The attacks are “improving” too. Phishing is no longer badly written emails that look suspicious. It’s realistic, targeted messages, often designed using public information and convincing graphics and logos. For remote teams, this is a bigger issue because so much business happens through chat and email, where people are trained to respond quickly.
At the same time, clients are becoming less forgiving. Even smaller suppliers are now asked about security practices, access controls, and incident response. This is partly regulation, partly fear, and partly common sense. Big companies don’t want weak links!
So you’re moving into a world where cloud security isn’t just protection: it’s business credibility.
Rethinking How We Approach Cloud Risk
If you’re leading a remote or hybrid team, you don’t need to become technical. But you do need a strategic shift. So don’t think of cloud security as a project with an end date. Think of it as a design challenge: creating an environment where work can move quickly without relying on risky workarounds.
Scenario: two companies, same incident, different outcome
Two businesses suffer a stolen login.
Company A treats cloud security as background noise. Access is broad and monitoring is weak. Sharing is messy and an attacker can move quietly for days. The business finds out because a client notices something strange. Panic follows.
Company B built structure. Access is deliberately limited and suspicious activity triggers alerts. Sensitive actions require stronger verification.

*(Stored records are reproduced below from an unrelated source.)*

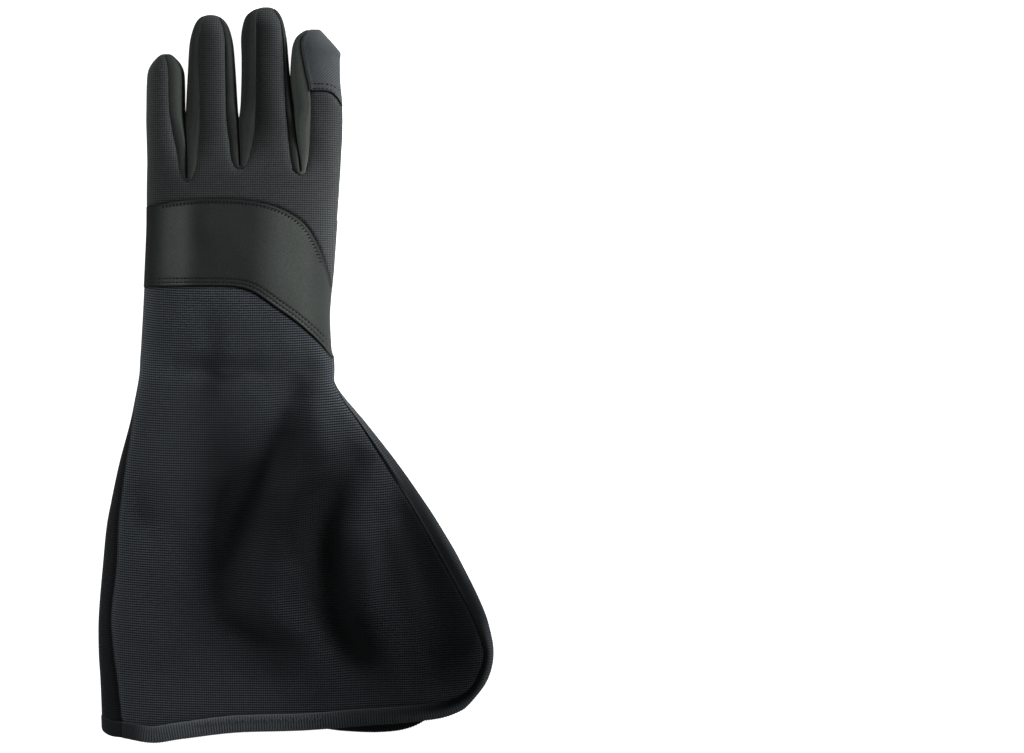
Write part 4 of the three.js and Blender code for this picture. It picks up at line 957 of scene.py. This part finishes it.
side_cloth = cloth_material("side_cloth", fine_nap, (0.011, 0.013, 0.0118), (0.026, 0.0295, 0.027),
                            0.05, gloss=0.015, rough=0.8, patchy=0.3)
for name, left, right, cx, cy in CROTCHES:
    f = np.linspace(0, 1, STRIP_COLUMNS)

    def wall(finger, side):
        """The strip along one finger, kept on its own side of the gap."""
        y = mix(cy, tip_of(finger) - STRIP_END, to_tip(STRIP_ROWS) ** 1.1)[:, None]
        places = strip_places(finger, side, y, f, cy)
        (low_mid, low_half), (high_mid, high_half) = lane(left, y), lane(right, y)
        middle = mix(cx, (low_mid + low_half + high_mid - high_half) / 2, ramp(y, cy, 8))
        limit, gap = (np.minimum, -0.01) if side == "right" else (np.maximum, 0.01)
        places[..., 0] = limit(places[..., 0], middle + gap)
        return places

    down, up = wall(left, "right"), wall(right, "left")
    turns = []
    for turn in np.linspace(0, math.pi, 17)[1:-1]:
        t = turn / math.pi
        p, q = down[0], up[0]
        radius = mix(cx - p[:, 0], q[:, 0] - cx, t)
        turns.append(as_points(cx - radius * math.cos(turn),
                               cy - np.minimum(radius, CROTCH_RADIUS) * math.sin(turn),
                               mix(p[:, 2], q[:, 2], t)))
    places = np.concatenate([down[::-1], np.array(turns), up])
    line = places[:, STRIP_MIDDLE, :2]
    walked = np.cumsum(np.hypot(*np.diff(line, axis=0, prepend=line[:1]).T))
    weave = as_points(f * 16, walked[:, None])
    leant = np.cos(np.clip((f - STRIP_SIDE) / (1 - STRIP_SIDE), 0, 1) * math.pi / 2)
    beside_seam = leant ** (2 / strip_round(places[..., 1], cy))
    soft = np.concatenate([tip_fade(left, down[::-1, :, 1]), np.ones((len(turns), STRIP_COLUMNS)),
                           tip_fade(right, up[..., 1])])
    # Painted shade on each strip, and more of it beside the back seam.
    shade = mix(STRIP_DIM[left], STRIP_DIM[right], np.linspace(0, 1, len(soft))[:, None].round())
    shade = shade + 0.15 * soft * bell(beside_seam, 0.35)
    sink = 0.35 * soft * bell(beside_seam, 0.25)
    places[..., 2] -= sink * ramp(places[..., 2], SEAM_HEIGHT, 3)
    strip = cut_out([cloth_grid(places, weave, shade)], name + "_cloth", STRIP_WALL, side_cloth)
    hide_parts(name)

# Palm
# The palm with the four finger fronts is one panel of the band's brushed cloth, rolled up at both
# sides to the seams. It is open on the thumb side, and lies over the thumb folded under it.
WRIST_SEAM = 3
UNDER_SEAM = SEAM_HEIGHT - 0.1
PALM_ROWS = 90


def palm_columns(share, y):
    """Place across the palm, which is cut back at the opening for the thumb."""
    trim = HOLE_DEPTH * hole_share(y)
    return mix(body(LEFT, y), body(RIGHT, y) - trim, (share + 1) / 2)


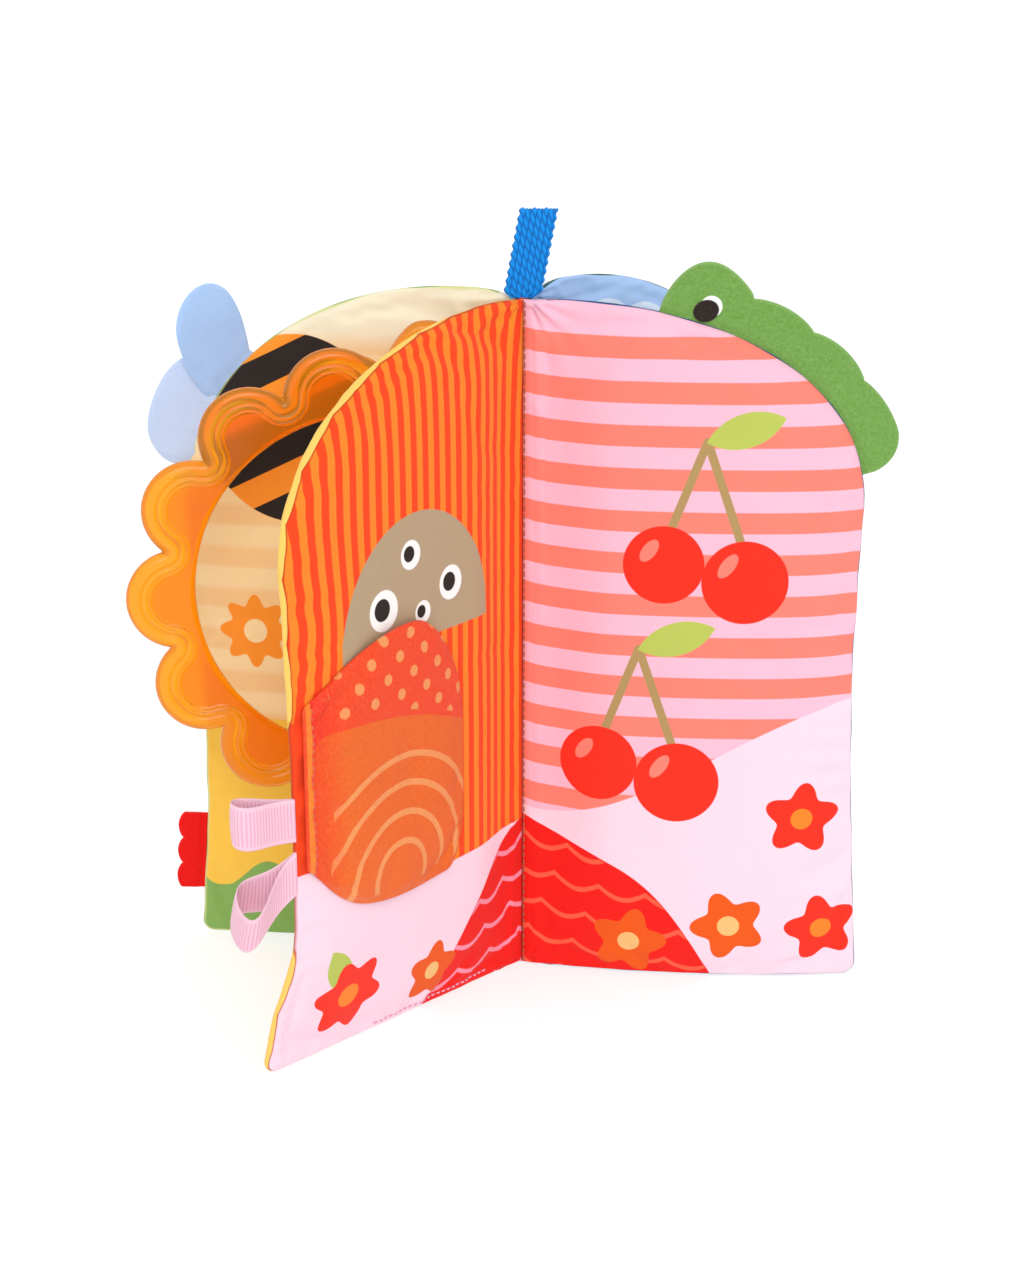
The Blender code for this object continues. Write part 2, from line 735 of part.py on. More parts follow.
def make_ring_tab(name, sign, material):
    """A cloth tab whose two plies are sewn to both sides of one tongue of the ring."""
    heading = math.radians(ring_heading)
    direction = Vector((math.cos(heading), math.sin(heading), 0))
    side = Vector((-direction.y, direction.x, 0))
    origin = Vector((-tab_line_x, 0, 0))
    low = ring_centre_height + sign * tongue_inner_height - sign * tab_margin
    high = ring_centre_height + sign * tongue_outer_height + sign * tab_margin
    gap = tongue_half_thickness + layer_gap
    throat = tongue_reach - layer_gap
    outline = [(share * tab_half_thickness, tab_half_thickness * math.sqrt(1 - share ** 2))
               for share in root_column_shares]
    outline += [(throat, gap + tab_ply_thickness), (tab_reach, gap + tab_ply_thickness), (tab_reach, gap)]
    outline += [(throat, gap), (throat, -gap), (tab_reach, -gap), (tab_reach, -gap - tab_ply_thickness)]
    outline += [(throat, -gap - tab_ply_thickness)]
    outline += [(share * tab_half_thickness, -tab_half_thickness * math.sqrt(1 - share ** 2))
                for share in reversed(root_column_shares)]
    count = len(outline)
    points = [origin + direction * out + side * across + Vector((0, 0, height))
              for height in (low, high) for out, across in outline]
    faces = [tuple(range(count)), tuple(range(count, 2 * count))]
    faces += [(i, (i + 1) % count, count + (i + 1) % count, count + i) for i in range(count)]
    add_body(name, points, faces, material, origin)


def main():
    clear_scene()
    left_page = Leaf("left_page", -1, -1, left_page_headings, 1, page_width, page_height,
                     page_arch_start, page_arch_foot, page_draw_in, left_page_twist_deg)
    right_page = Leaf("right_page", 1, -1, right_page_headings, -1, page_width, page_height,
                      page_arch_start, page_arch_foot, page_draw_in, 0, right_page_take_up)
    front_cover = Leaf("front_cover", -1, 1, front_cover_headings, 1, cover_width, front_cover_height,
                       cover_arch_start, cover_arch_foot, cover_draw_in)
    back_cover = Leaf("back_cover", 1, 1, back_cover_headings, -1, cover_width, back_cover_height,
                      cover_arch_start, cover_arch_foot, cover_draw_in)
    leaf_colors = (
        (left_page, red_print, yellow_cloth),
        (right_page, coral_print, navy_cloth),
        (front_cover, cream_print, green_cloth),
        (back_cover, blue_print, dark_green_cloth),
    )
    for leaf, front_color, back_color in leaf_colors:
        make_leaf(leaf,
                  make_material(leaf.name + "_print", front_color, 0.8),
                  make_material(leaf.name + "_cloth", back_color, 0.8),
                  make_material(leaf.name + "_wadding", white_wadding, 0.95),
                  make_material(leaf.name + "_film", clear_film, 0.25))
    make_spine(make_material("spine_cloth", spine_red, 0.85))
    make_webbing(make_material("webbing", webbing_blue, 0.7))
    make_flap(left_page, make_material("flap_satin", flap_red, 0.45),
              make_material("flap_lining", flap_orange, 0.8))
    make_ribbon("ribbon_loop_upper", left_page, upper_ribbon_low, upper_ribbon_rise,
                make_material("ribbon_upper", ribbon_pink, 0.5))
    make_ribbon("ribbon_loop_lower", left_page, lower_ribbon_low, lower_ribbon_rise,
                make_material("ribbon_lower", ribbon_pink, 0.5))
    make_crest(right_page, make_material("green_felt", felt_green, 0.95))
    make_wing("wing_upper", front_cover, upper_wing_arch_share, upper_wing_base, upper_wing_length,
              upper_wing_width, upper_wing_lean, upper_wing_tilt_deg,
              make_material("wing_blue", upper_wing_blue, 0.6))
    make_wing("wing_lower", front_cover, lower_wing_arch_share, lower_wing_base, lower_wing_length,
              lower_wing_width, lower_wing_lean, lower_wing_tilt_deg,
              make_material("wing_pale_blue", lower_wing_blue, 0.6))
    make_tail(front_cover, make_material("red_felt", felt_red, 0.95))
    make_ring(make_material("orange_silicone", ring_orange, 0.25))
    make_ring_tab("ring_tab_lower", -1, make_material("ring_tab_lower_cloth", cream_print, 0.85))
    make_ring_tab("ring_tab_upper", 1, make_material("ring_tab_upper_cloth", cream_print, 0.85))


main()
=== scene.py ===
"""The looks of a soft cloth book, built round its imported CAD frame. Metres, +Z up, the reader sits at -Y."""

import math
from dataclasses import dataclass

import bmesh
import bpy
import numpy as np
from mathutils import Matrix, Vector, geometry, noise
from mathutils.bvhtree import BVHTree


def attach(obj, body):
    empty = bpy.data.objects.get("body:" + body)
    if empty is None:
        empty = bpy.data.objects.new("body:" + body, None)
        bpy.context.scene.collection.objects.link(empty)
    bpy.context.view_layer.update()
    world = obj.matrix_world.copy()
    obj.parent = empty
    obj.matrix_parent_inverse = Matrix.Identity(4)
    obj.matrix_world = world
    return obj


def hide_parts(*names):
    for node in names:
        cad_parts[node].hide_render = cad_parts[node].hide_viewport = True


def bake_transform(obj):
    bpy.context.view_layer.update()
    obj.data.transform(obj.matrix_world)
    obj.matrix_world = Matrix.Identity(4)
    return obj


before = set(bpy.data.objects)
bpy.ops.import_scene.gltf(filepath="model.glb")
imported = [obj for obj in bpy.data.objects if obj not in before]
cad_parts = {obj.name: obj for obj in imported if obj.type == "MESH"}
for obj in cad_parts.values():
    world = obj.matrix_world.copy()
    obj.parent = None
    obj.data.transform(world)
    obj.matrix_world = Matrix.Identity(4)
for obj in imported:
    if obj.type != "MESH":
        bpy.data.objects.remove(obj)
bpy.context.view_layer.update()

MM = 0.001
upward = np.array([0, 0, 1])

# The camera, fitted to the leaves' corners in the photograph
camera_distance = 0.79396
camera_pitch = 0.30334
camera_aim_x = -0.004475
camera_aim_z = 0.125977
focal_pixels = 2200
frame_pixels_high = 1282
sensor_height = 36

# The leaves: the same sizes as in the CAD model
spine_height = 250 * MM
seam_half = 1.2 * MM
leaf_line_x = 2.6 * MM
leaf_line_y = 2.0 * MM
spine_pinch_width = 16 * MM
spine_pinch_depth = 0.6 * MM
arch_exponent = 2.1
twist_height = 60 * MM
corner_radius = 5 * MM

# Light and floor
cloth_brightness = 0.82
floor_brightness = 0.42
floor_glow = 0.64
floor_reach = 40
floor_level = -0.5 * MM
sky_strength = 1.0
lamp_strength = 1.3
lamp_angle_deg = 35
lamp_from = (0.1, -0.9, 0.55)

# Seams, stuffing and folds
crease_half_width = 2.8 * MM
crease_half_depth = 1.5 * MM
hem_stitch_heights = (2.0 * MM, 3.2 * MM)
hem_stitch_reaches = (74 * MM, 15 * MM)
layer_gap = 0.3 * MM
page_half_thickness = 2.6 * MM
edge_roll_width = 14 * MM
weld_distance = 0.001 * MM
triangle_row_share = 0.87
start_lift = 1 * MM
start_lift_reach = 10 * MM
seam_lift_share = 0.3
place_clearance = 0.6
sewn_distance = 1e-5
far_away = 1e9
simulation_scale = 10
simulation_frames = 18
cast_height = 50 * MM
plain_swell_reach = 24 * MM
leaf_columns = 96
leaf_rows = 150
leaf_spacing = 3.2 * MM
leaf_cap = 6.5 * MM
spine_cap = 1.5 * MM
spine_cap_start = 6 * MM
spine_cap_run = 25 * MM
edge_wavelength = 21 * MM
edge_wave_reach = 12 * MM
spine_quiet_reach = 20 * MM
pucker_wavelength = 6.5 * MM
pucker_reach = 5 * MM
pucker_start = 2 * MM
gather_wavelength = 13 * MM
gather_slant = 0.25
upright_wavelength = 4.6 * MM
upright_slant = 0.04
pinch_wavelength = 21 * MM
pinch_drift = 4 * MM
pinch_drift_turns = 60
pinch_exponent = 0.4
pinch_reach = 4.5 * MM
gather_reach = 9 * MM
gather_start = 4 * MM

# The cloth that rolls from the leaves into the spine's seam
spine_half_width = 2.1 * MM
spine_half_depth = 1.0 * MM
spine_top = 250.5 * MM
spine_sway = 0.15 * MM
gutter_root = 1.2 * MM
gutter_reach = 10 * MM
gutter_lift = 0.3 * MM
gutter_thickness = 0.4 * MM
gutter_knee = 2.2 * MM
gutter_steps = 9
gutter_rim = 6

# Tucks that run out from the spine's two ends, and a sway of the free edges
tuck_depth = 0.9 * MM
tuck_reach = 15 * MM
tuck_start = 2.5 * MM
tucks_per_turn = 15
edge_sway = 0.22 * MM
edge_sway_wavelength = 46 * MM
print_pull_reach = 20 * MM
print_rise_reach = 5 * MM

# The left page's rolled edge, in cloth millimetres: its width, and its starts, ends and fading along the seam
roll_width = 0.6
roll_least = 0.6
rolls = ((121, 168, 6), (249, 415, 70))

# The scalloped lines of the hills, in cloth millimetres
scallop_width = 17
scallop_depth = 3.6
scallop_step = 12.5
scallop_line_half = 0.95

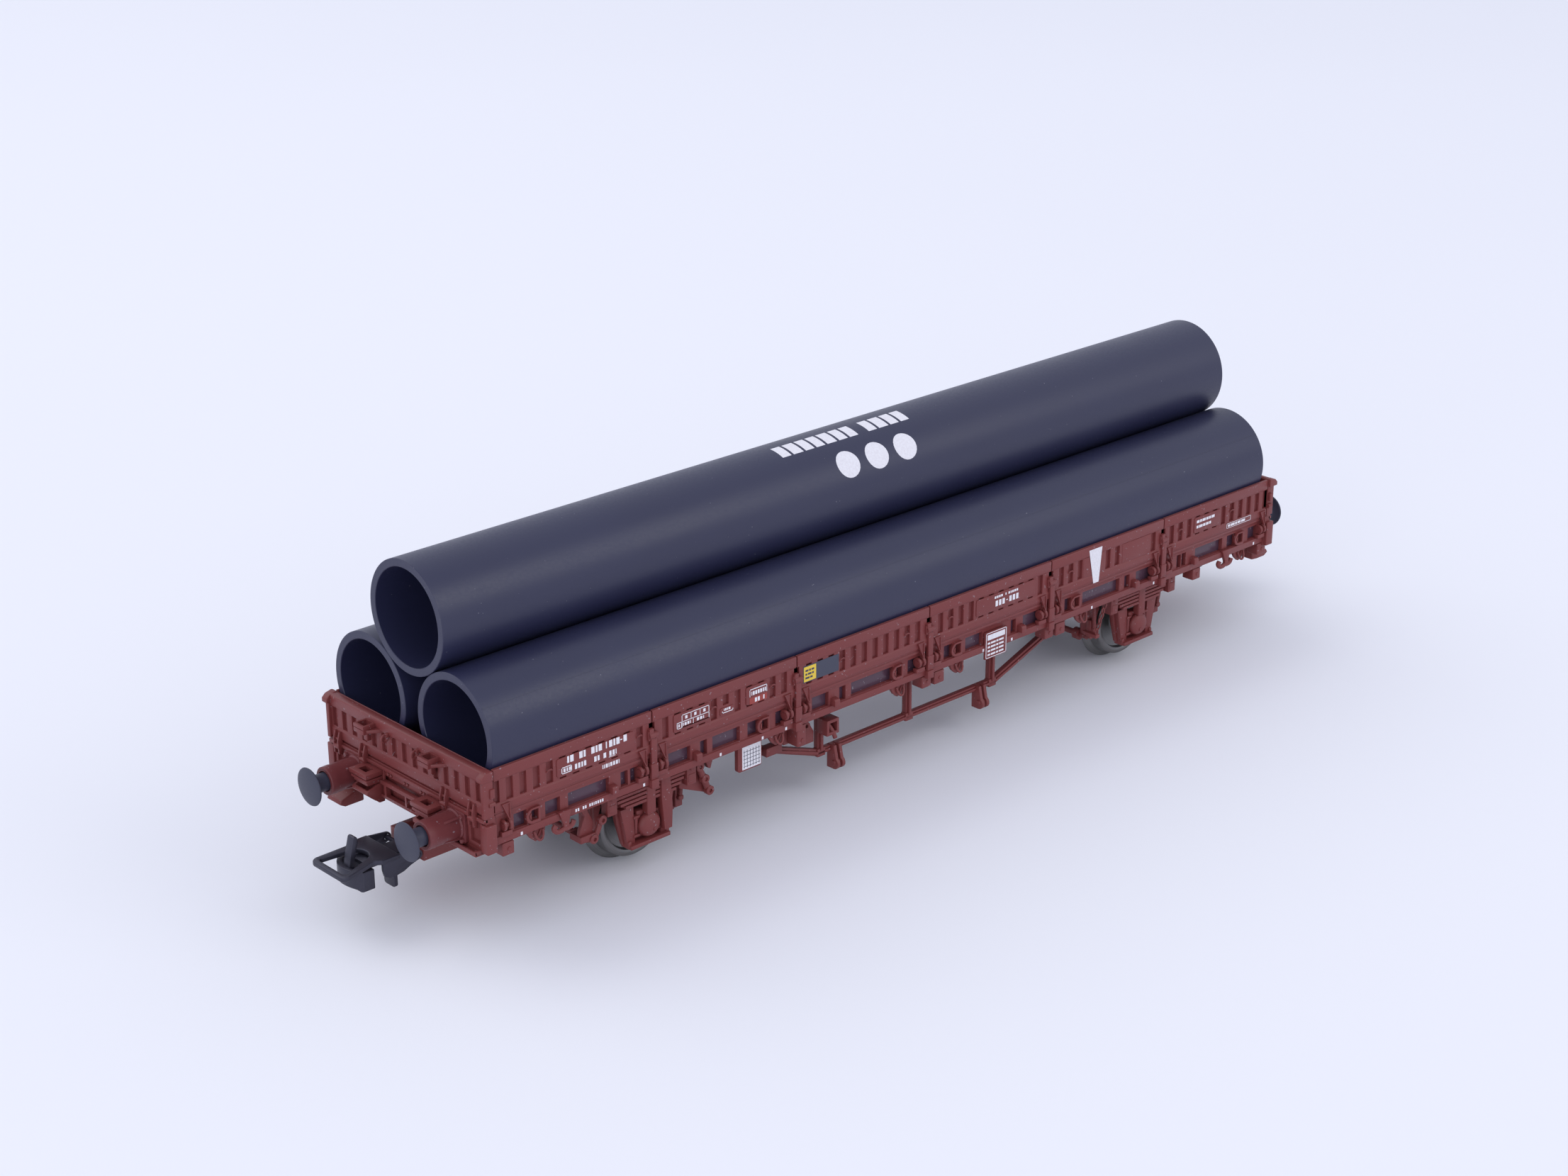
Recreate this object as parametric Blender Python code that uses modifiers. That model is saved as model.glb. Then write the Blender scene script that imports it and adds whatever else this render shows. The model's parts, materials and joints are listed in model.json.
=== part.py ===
"""Model flat car: a two-axle H0 drop-side wagon that carries three large pipes.

The script clears the scene and builds every piece as its own named object in
the collection "model_flat_car". Metres, +Z up. X runs along the wagon, with
its front end at -X, and -Y is the left side. The origin lies on the ground
midway between the axles. Sizes below are written in millimetres times MM.
"""

import math

import bmesh
import bpy
from mathutils import Matrix

MM = 0.001
GAP = 0.05 * MM

# Driving dimensions
LENGTH_OVER_BUFFERS = 159.3 * MM
WHEELBASE = 92.0 * MM
DECK_TOP = 17.9 * MM
DECK_THICKNESS = 0.95 * MM
FRAME_TOP = DECK_TOP - DECK_THICKNESS - GAP
FRAME_BOTTOM = 13.6 * MM
BODY_HALF_LENGTH = 71.2 * MM
BODY_HALF_WIDTH = 15.6 * MM
WALL_INNER = 15.0 * MM
SIDE_TOP = 22.4 * MM
PANELS_PER_SIDE = 6
PANEL_GAP = 0.2 * MM

WHEEL_FLANGE_RADIUS = 6.3 * MM
WHEEL_TREAD_RADIUS = 5.35 * MM
WHEEL_BACK = 7.2 * MM
WHEEL_FACE = 10.1 * MM
AXLE_RADIUS = 0.9 * MM
AXLE_TIP = 12.4 * MM

WEIGHT_BOTTOM = 13.0 * MM
WEIGHT_TOP = 15.0 * MM
WEIGHT_HALF_WIDTH = 12.3 * MM

GUARD_INNER = 11.2 * MM
GUARD_OUTER = 11.85 * MM
SPRING_INNER = 12.35 * MM

BUFFER_SPACING = 9.8 * MM
BUFFER_HEIGHT = 14.4 * MM
BUFFER_HEAD_RADIUS = 2.4 * MM
BUFFER_SHANK_RADIUS = 1.15 * MM
HEADSTOCK_FACE = 72.3 * MM

COUPLER_PIVOT = 62.0 * MM
COUPLER_HEIGHT = 8.2 * MM
LOOP_PIVOT = 73.5 * MM
LOOP_TIP = 84.1 * MM
POCKET_NOSE = 72.7 * MM
SOCKET_DEPTH = 4.6 * MM

PIPE_RADIUS = 7.12 * MM
PIPE_BORE = 6.12 * MM
PIPE_HALF_LENGTH = 70.4 * MM
PIPE_SHIFT = -0.55 * MM
PIPE_SPACING = 8.35 * MM

SIDES = {"left": -1.0, "right": 1.0}
ENDS = {"front": -1.0, "rear": 1.0}

MATERIALS = {
    "red_brown": ((0.115, 0.032, 0.036), 0.55, 0.0),
    "pipe_black": ((0.060, 0.062, 0.105), 0.45, 0.0),
    "wheel_metal": ((0.160, 0.150, 0.140), 0.38, 0.9),
    "coupler_metal": ((0.052, 0.052, 0.066), 0.45, 0.6),
    "buffer_black": ((0.060, 0.066, 0.100), 0.50, 0.0),
    "ballast_steel": ((0.330, 0.320, 0.340), 0.35, 1.0),
}


def clear_scene():
    """Remove every object, collection and material that is already there."""
    for item in list(bpy.data.objects):
        bpy.data.objects.remove(item, do_unlink=True)
    for group in list(bpy.data.collections):
        bpy.data.collections.remove(group)
    for finish in list(bpy.data.materials):
        bpy.data.materials.remove(finish)


def make_collection(name):
    """Link a new collection to the scene."""
    group = bpy.data.collections.new(name)
    bpy.context.scene.collection.children.link(group)
    return group


def make_material(name):
    """Make one Principled material from the MATERIALS table."""
    colour, roughness, metallic = MATERIALS[name]
    finish = bpy.data.materials.new(name)
    finish.use_nodes = True
    shader = finish.node_tree.nodes["Principled BSDF"]
    shader.inputs["Base Color"].default_value = (*colour, 1.0)
    shader.inputs["Roughness"].default_value = roughness
    shader.inputs["Metallic"].default_value = metallic
    return finish


def place(name, mesh, slot, matrix=None):
    """Turn a mesh into a named part of the wagon with its own material."""
    item = bpy.data.objects.new(name, mesh)
    item.matrix_world = matrix or Matrix.Identity(4)
    finish = make_material(slot)
    finish.name = f"{slot}_{name}"
    mesh.materials.append(finish)
    parts.objects.link(item)
    return item


def keep_as_tool(item):
    """Move an object to the cutters, where it only shapes another piece."""
    for group in list(item.users_collection):
        group.objects.unlink(item)
    cutters.objects.link(item)
    item.hide_render = True
    item.display_type = "WIRE"


def combine(target, tool, operation):
    """Join a tool object to the target, or cut it out of the target."""
    step = target.modifiers.new(f"{operation.lower()}_{tool.name}", "BOOLEAN")
    step.object = tool
    step.operation = operation
    step.solver = "EXACT"
    keep_as_tool(tool)


def mesh_from_bmesh(name, shape):
    """Write a bmesh to a new mesh with its faces pointing outwards."""
    bmesh.ops.recalc_face_normals(shape, faces=shape.faces)
    mesh = bpy.data.meshes.new(name)
    shape.to_mesh(mesh)
    shape.free()
    return mesh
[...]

The stolen login still happens - but the damage is contained quickly, and the response is calm.
Same incident: different outcome! And that difference is leadership. Because in the final analysis, cloud risk isn’t really about technology. It’s about control, visibility, and intentional design.
And if your business depends on remote teams, that design is no longer optional. It’s how you protect your ability to operate without interruption — and how you keep trust when the environment gets harder.